RE: Efficiency and Deadweight Loss
NP - Rabih Abou-Khalil - Sweet Rain
I blogged a while back about the meaning of efficiency and deadweight loss - the answer I more or less came up with (although the definition Im still not exactly sure of) basically is to do with how much money can be made from doing an action as opposed to how much is actually made (in extremely crude terms).
I find this question to be of increasing importance as I study the aim of Structural Adjustment loans made by the IMF and the World Bank, and their effects on the economies of third world countries. The question of efficiency VS equity is no more important than it is here: who benefits from these so-called efficiency raising measures (the fact that they so rarely actually do raise efficiency is relevant as well, but beside the point for now)?

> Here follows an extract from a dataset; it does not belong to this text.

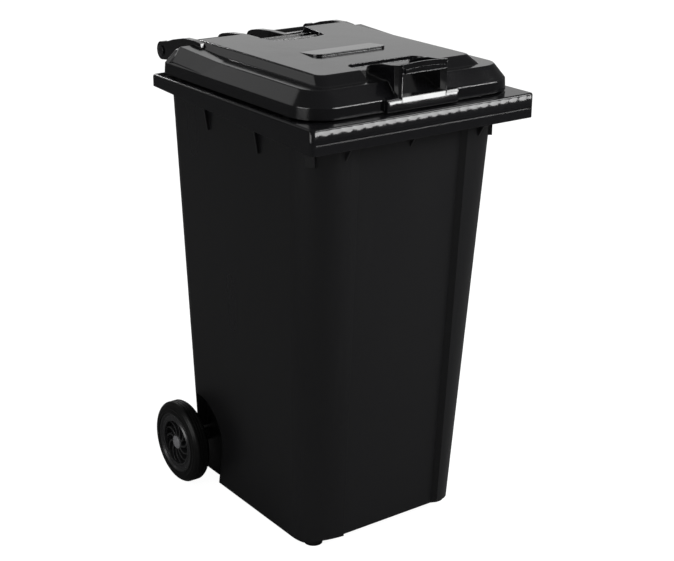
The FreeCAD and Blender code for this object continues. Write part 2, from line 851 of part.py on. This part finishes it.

I think the exact definition of efficiency, and what this concept of deadweight loss actually refers to needs to be examined more closely. I will keep this in mind as I continue my reading on the neoliberal policies of the IMF and WB, and their stated goals of greater efficiency via market allocation of resources.
Posted by illogicist at 1:25 PM
4 Comments
The definiton I know of Efficiency is basically the relationship between the quatities of factor inputs (labour, materials, etc..) used by a firm and the quatity of output which it is able to produce using these inputs.
Where a firm is able to actually produce the same output using fewer inputs or produce more output using the same quantity of inputs...Then it has improved it's efficiency!
If you're reading about this somewhere over the internet, please link me to it.
Actually thats a very nice working definition. Surprised I havent seen it so neatly put anywhere.
But if thats the definition we're to use, it doesnt help in answering the questions of whether efficiency a) actually is achieved in policies that are meant to enhance it; and b)is equally or more desirable than equity when it comes to macroeconomic policies.
Neoliberal policies seem to put efficiency on a pedestal above all else.
First, I have enjoyed your most recent posts.
In regards to the IMF and World Bank, I don’t agree with their policies practices. World Bank loans are usually granted for projects that don’t directly translate into dollars (or contribute to GDP directly). For instance, building a damn in the middle of Africa may not have a direct impact to GDP of the country but it would increase the quality of life. This is why third world countries have a hard time paying off the loans. They have incurred a cost that doesn’t provide immediate revenue and the country falls deeper in debt.
As you can see, I’m not a big fan of the World Bank or IMF, although at one time my dream job was to work for one of them.
Thanks for your comment PYR. From what Ive read, the WB and IMF tend to impose conditions on loans that assume a western-growth model is applicable in these countries, for instance trade liberalisation, removal of protections for local industries, etc. In fact, Western civilisations are so successful now because, when they were growing, they had these protections and stuff which allowed local industry to flourish. Only after they matured were protections removed.
This kind of thing, and others, such as privatisation of key services such as health and education, often harms the local population and only benefits a rich elite. This is my main quarrel with the WB. They do a lot of good in terms of research and that, but as a financial institution, well, they need reform I feel. Radical reforms.